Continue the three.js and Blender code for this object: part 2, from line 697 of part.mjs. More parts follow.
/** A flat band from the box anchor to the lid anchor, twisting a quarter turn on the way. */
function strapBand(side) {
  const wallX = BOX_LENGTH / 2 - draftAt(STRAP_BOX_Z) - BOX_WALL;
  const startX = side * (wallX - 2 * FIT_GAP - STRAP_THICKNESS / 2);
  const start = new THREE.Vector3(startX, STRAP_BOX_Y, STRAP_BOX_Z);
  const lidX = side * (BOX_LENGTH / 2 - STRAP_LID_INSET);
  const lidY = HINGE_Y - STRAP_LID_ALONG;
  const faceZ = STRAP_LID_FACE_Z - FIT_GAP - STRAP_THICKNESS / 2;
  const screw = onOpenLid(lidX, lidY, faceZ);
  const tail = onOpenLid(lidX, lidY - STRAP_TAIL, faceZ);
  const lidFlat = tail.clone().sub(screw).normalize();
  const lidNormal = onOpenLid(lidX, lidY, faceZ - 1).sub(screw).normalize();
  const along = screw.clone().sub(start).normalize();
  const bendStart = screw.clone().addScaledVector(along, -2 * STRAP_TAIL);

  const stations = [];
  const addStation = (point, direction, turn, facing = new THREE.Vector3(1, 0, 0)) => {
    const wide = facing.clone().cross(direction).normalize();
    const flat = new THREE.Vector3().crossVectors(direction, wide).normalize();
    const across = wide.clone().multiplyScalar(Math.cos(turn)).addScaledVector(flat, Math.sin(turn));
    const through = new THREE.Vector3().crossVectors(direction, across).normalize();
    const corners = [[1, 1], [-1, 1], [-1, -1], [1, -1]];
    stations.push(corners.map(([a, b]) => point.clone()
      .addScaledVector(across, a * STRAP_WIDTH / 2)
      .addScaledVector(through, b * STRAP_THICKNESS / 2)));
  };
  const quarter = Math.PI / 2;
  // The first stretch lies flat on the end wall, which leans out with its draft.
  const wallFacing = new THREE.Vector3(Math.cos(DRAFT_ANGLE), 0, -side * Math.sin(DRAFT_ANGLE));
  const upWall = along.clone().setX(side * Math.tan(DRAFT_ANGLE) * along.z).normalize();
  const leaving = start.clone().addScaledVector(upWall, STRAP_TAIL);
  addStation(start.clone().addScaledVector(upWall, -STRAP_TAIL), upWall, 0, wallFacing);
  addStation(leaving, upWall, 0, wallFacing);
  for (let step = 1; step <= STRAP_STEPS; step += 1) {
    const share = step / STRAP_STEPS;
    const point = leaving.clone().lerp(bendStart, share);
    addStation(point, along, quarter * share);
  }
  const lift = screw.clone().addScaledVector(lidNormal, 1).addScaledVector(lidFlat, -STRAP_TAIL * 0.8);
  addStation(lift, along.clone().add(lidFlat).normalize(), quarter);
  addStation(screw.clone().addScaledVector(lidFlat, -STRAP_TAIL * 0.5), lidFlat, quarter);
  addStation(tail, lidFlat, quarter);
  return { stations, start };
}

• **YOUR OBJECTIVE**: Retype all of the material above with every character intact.

• **TASK RESPONSE**:
Continue the three.js and Blender code for this object: part 2, from line 697 of part.mjs. More parts follow.
/** A flat band from the box anchor to the lid anchor, twisting a quarter turn on the way. */
function strapBand(side) {
  const wallX = BOX_LENGTH / 2 - draftAt(STRAP_BOX_Z) - BOX_WALL;
  const startX = side * (wallX - 2 * FIT_GAP - STRAP_THICKNESS / 2);
  const start = new THREE.Vector3(startX, STRAP_BOX_Y, STRAP_BOX_Z);
  const lidX = side * (BOX_LENGTH / 2 - STRAP_LID_INSET);
  const lidY = HINGE_Y - STRAP_LID_ALONG;
  const faceZ = STRAP_LID_FACE_Z - FIT_GAP - STRAP_THICKNESS / 2;
  const screw = onOpenLid(lidX, lidY, faceZ);
  const tail = onOpenLid(lidX, lidY - STRAP_TAIL, faceZ);
  const lidFlat = tail.clone().sub(screw).normalize();
  const lidNormal = onOpenLid(lidX, lidY, faceZ - 1).sub(screw).normalize();
  const along = screw.clone().sub(start).normalize();
  const bendStart = screw.clone().addScaledVector(along, -2 * STRAP_TAIL);

  const stations = [];
  const addStation = (point, direction, turn, facing = new THREE.Vector3(1, 0, 0)) => {
    const wide = facing.clone().cross(direction).normalize();
    const flat = new THREE.Vector3().crossVectors(direction, wide).normalize();
    const across = wide.clone().multiplyScalar(Math.cos(turn)).addScaledVector(flat, Math.sin(turn));
    const through = new THREE.Vector3().crossVectors(direction, across).normalize();
    const corners = [[1, 1], [-1, 1], [-1, -1], [1, -1]];
    stations.push(corners.map(([a, b]) => point.clone()
      .addScaledVector(across, a * STRAP_WIDTH / 2)
      .addScaledVector(through, b * STRAP_THICKNESS / 2)));
  };
  const quarter = Math.PI / 2;
  // The first stretch lies flat on the end wall, which leans out with its draft.
  const wallFacing = new THREE.Vector3(Math.cos(DRAFT_ANGLE), 0, -side * Math.sin(DRAFT_ANGLE));
  const upWall = along.clone().setX(side * Math.tan(DRAFT_ANGLE) * along.z).normalize();
  const leaving = start.clone().addScaledVector(upWall, STRAP_TAIL);
  addStation(start.clone().addScaledVector(upWall, -STRAP_TAIL), upWall, 0, wallFacing);
  addStation(leaving, upWall, 0, wallFacing);
  for (let step = 1; step <= STRAP_STEPS; step += 1) {
    const share = step / STRAP_STEPS;
    const point = leaving.clone().lerp(bendStart, share);
    addStation(point, along, quarter * share);
  }
  const lift = screw.clone().addScaledVector(lidNormal, 1).addScaledVector(lidFlat, -STRAP_TAIL * 0.8);
  addStation(lift, along.clone().add(lidFlat).normalize(), quarter);
  addStation(screw.clone().addScaledVector(lidFlat, -STRAP_TAIL * 0.5), lidFlat, quarter);
  addStation(tail, lidFlat, quarter);
  return { stations, start };
}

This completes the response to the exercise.